According to the Sun-Times, Lewis returned to his grade school regularly to perform. In addition to Maurice White, and Verdine White (both of Earth Wind and Fire), Lewis encouraged a city full of musicians. You can’t throw a drumstick in Chicago without it hitting a musician who was taught by, played with or inspired by Lewis. His grade school, Jenner elementary, was in the shadow of the infamous Cabrini Green housing project. Cabrini Green is gone. Since 1980, nearly a third of the Black population of Chicago has left (myself included), according to the University of Illinois Chicago. He represents that optimistic high achieving hustle that was Black Chicago at its height.

I feel the same about Ramsey Lewis’ death as when Ebony and Jet closed, when the Gardners sold Soft Sheen or when the Johnsons sold Afro-Sheen. The world has lost a musician. Chicago lost a Chicago guy. Not just someone who knows where to get a pork chop at 2 am or how not to get lost in the pedway.

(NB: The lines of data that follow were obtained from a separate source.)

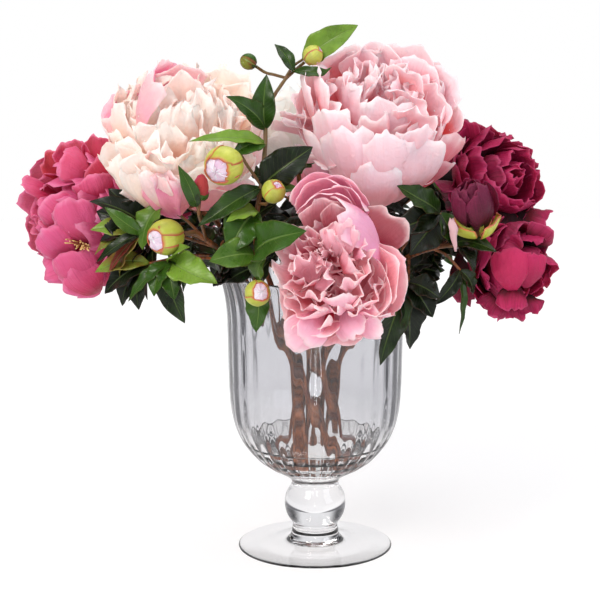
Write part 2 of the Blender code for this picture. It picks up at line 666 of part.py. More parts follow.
def main():
    clear_scene()
    materials = make_materials()
    parts = new_collection("peonies_in_vase")
    scratch = new_collection("repeats")
    cutters = new_collection("cutters")

    make_vase(parts, materials)

    blooms = {name: (centre, axis, size, stretch)
              for name, (centre, axis, size, stretch, _, _) in BLOOMS.items()}
    centre, axis, size = HALF_OPEN_FLOWER
    blooms["half_open"] = (centre, axis, size, 1.0)
    ends = {name: (bloom_base(bloom), Vector(bloom[1]).normalized()) for name, bloom in blooms.items()}
    for name, bud in BUDS.items():
        ends[name] = (bud_base(bud), Vector(bud[1]).normalized())

    balls = [(Vector(bloom[0]), bloom[2] * LEAF_CLEARANCE * max(1, 0.5 + 0.5 * bloom[3]))
             for bloom in blooms.values()]
    balls += [(Vector(bud[0]), bud[2] + BUD_CLEARANCE) for bud in BUDS.values()]

    feet = []
    for name in STEMS:
        route = stem_route(name, ends[STEMS[name][3]])
        feet.append(route[:2])
        twigs = []
        for bud_name, bearer, height in SIDE_BUDS:
            if bearer == name:
                end, heading = ends[bud_name]
                twigs.append((point_at_height(route[2], height), end - heading * GAP, heading))
        leafy = any(leaf[0] == name for leaf in LEAVES)
        make_stem(name, route, twigs, balls, materials["leaf" if leafy else "stem"], parts, scratch)
    make_water(feet, parts, cutters, materials)

    for seed, (name, bloom) in enumerate(blooms.items(), start=11):
        if name == "half_open":
            layers, finish = HALF_OPEN, "plum"
        else:
            layers, finish = BLOOMS[name][4:]
        make_bloom(name, bloom, layers, materials[finish], parts, scratch, seed)
    for name, bud in BUDS.items():
        make_bud(name, bud, materials, parts, scratch)


main()
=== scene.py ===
"""Looks of the peonies in a footed glass vase.

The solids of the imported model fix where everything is. Every bloom, bud, leaf, stem, the glass
and the water get a finely shaped piece here, with a material of its own. Lengths are in
millimetres up to the point where a mesh is laid out, and in metres from there on.
"""

import math
import random

import bmesh
import bpy
from mathutils import Matrix, Vector, noise
from mathutils.geometry import interpolate_bezier


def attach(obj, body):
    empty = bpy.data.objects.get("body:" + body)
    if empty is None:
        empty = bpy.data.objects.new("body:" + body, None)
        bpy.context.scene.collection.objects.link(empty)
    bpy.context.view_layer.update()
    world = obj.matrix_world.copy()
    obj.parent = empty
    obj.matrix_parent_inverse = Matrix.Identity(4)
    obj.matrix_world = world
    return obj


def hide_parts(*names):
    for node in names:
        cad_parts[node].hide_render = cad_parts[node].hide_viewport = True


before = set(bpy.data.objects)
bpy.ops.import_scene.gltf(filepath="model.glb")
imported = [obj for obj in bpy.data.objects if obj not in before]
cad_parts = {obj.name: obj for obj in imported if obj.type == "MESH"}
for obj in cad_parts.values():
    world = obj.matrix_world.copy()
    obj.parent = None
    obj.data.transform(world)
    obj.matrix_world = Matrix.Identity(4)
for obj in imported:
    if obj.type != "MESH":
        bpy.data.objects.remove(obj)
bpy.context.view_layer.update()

MM = 0.001

# ---------------------------------------------------------------- where everything stands

# The glass, as radius and height: in from under the foot, up the outside, and down the inside.
FOOT_UNDERSIDE = [(0, 5.2), (14, 5.0), (28, 4.0), (48, 1.7), (68, 0.2), (72.6, 0)]
FOOT_OUTLINE = [(72.6, 0), (73.7, 0.2), (74, 0.6), (73.7, 1.0), (72.2, 1.35), (50, 4.4), (34, 6.0),
                (26.6, 7.4), (23.8, 10.4), (22.4, 15.6), (21.7, 22.4)]
KNOP_OUTLINE = [(22.6, 24.6), (25.4, 28.6), (28.0, 34), (29.4, 42.5), (28.4, 51), (25.6, 57),
                (23.0, 61.6)]
BOWL_OUTLINE = [(22.7, 65.5), (25.6, 69.6), (34, 75), (46, 81.6), (58, 91), (68, 103.4),
                (75.4, 117.5), (80.2, 134), (82.2, 155), (83.0, 180), (83.6, 210), (84.6, 236),
                (87.4, 254), (91.4, 268), (95.0, 276.2), (95.4, 277.6)]
BOWL_RIM = [(94.6, 278.0), (93.4, 277.7), (92.0, 276.2)]
BOWL_INSIDE = [(88.2, 267.4), (84.0, 253.4), (81.0, 236), (79.8, 210), (79.2, 180), (78.2, 155),
               (75.8, 134), (70.8, 118.4), (62.8, 105.6), (52, 95), (40, 87.6), (28, 82.8),
               (14, 80.8), (0, 80.4)]
FOOT_EDGE = 5  # the point of the foot's outline where its rounded edge ends

# Flutes: their number, the depth of all of them, what is added towards the lip and low in the bowl,
# and the heights between which each of these grows.
FLUTES = 32
FLUTE_STEPS = 8
FLUTE_DEPTH = 0.5
LIP_FLUTE_DEPTH = 1.3
LOW_FLUTE_DEPTH = 0.6
FLUTE_START = 66
FLUTE_FULL = 91
LIP_FLUTES = (215, 275)
LOW_FLUTES = (140, 95)

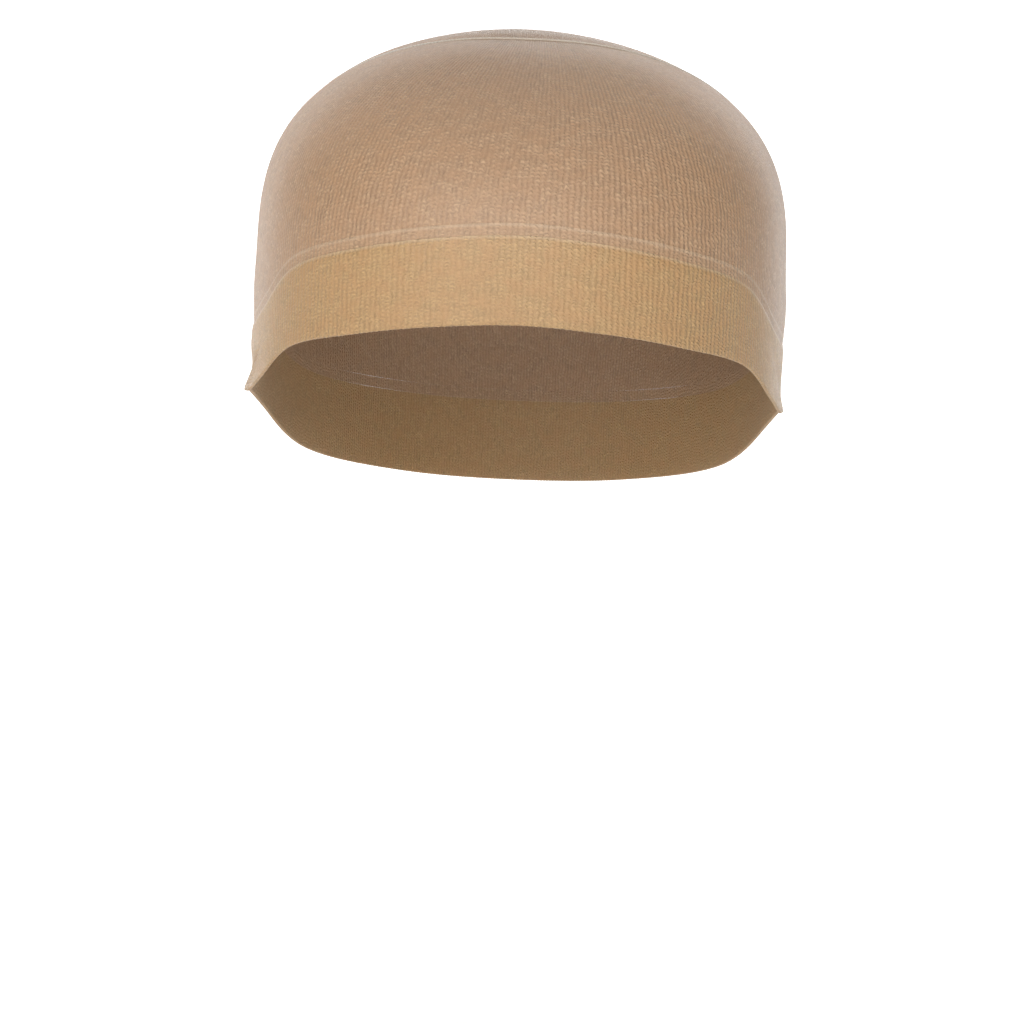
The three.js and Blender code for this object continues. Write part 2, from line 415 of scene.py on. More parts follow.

A Chicago guy uses his art, anger, power and love to improve the life of the city. From Highland Park to the Petrillo Band Shell to Jackson Highlands to 87th Stony Island and beyond, Ramsey Lewis represented esprit de Chicago. If his sole contribution were his music, he’d be a legend, but so much of his career and life was spent trying to make the life of the city better. Musicians get mourned by their fans. Ramsey Lewis name will be listed with names like Thelonius Monk, Art Tatum, Oscar Peterson. In Chicago Lewis’ name will join names of great Chicagoans like Dusable, DePriest, and Daley. He’s obviously a great musician but a hometown boy, a true Chicago guy.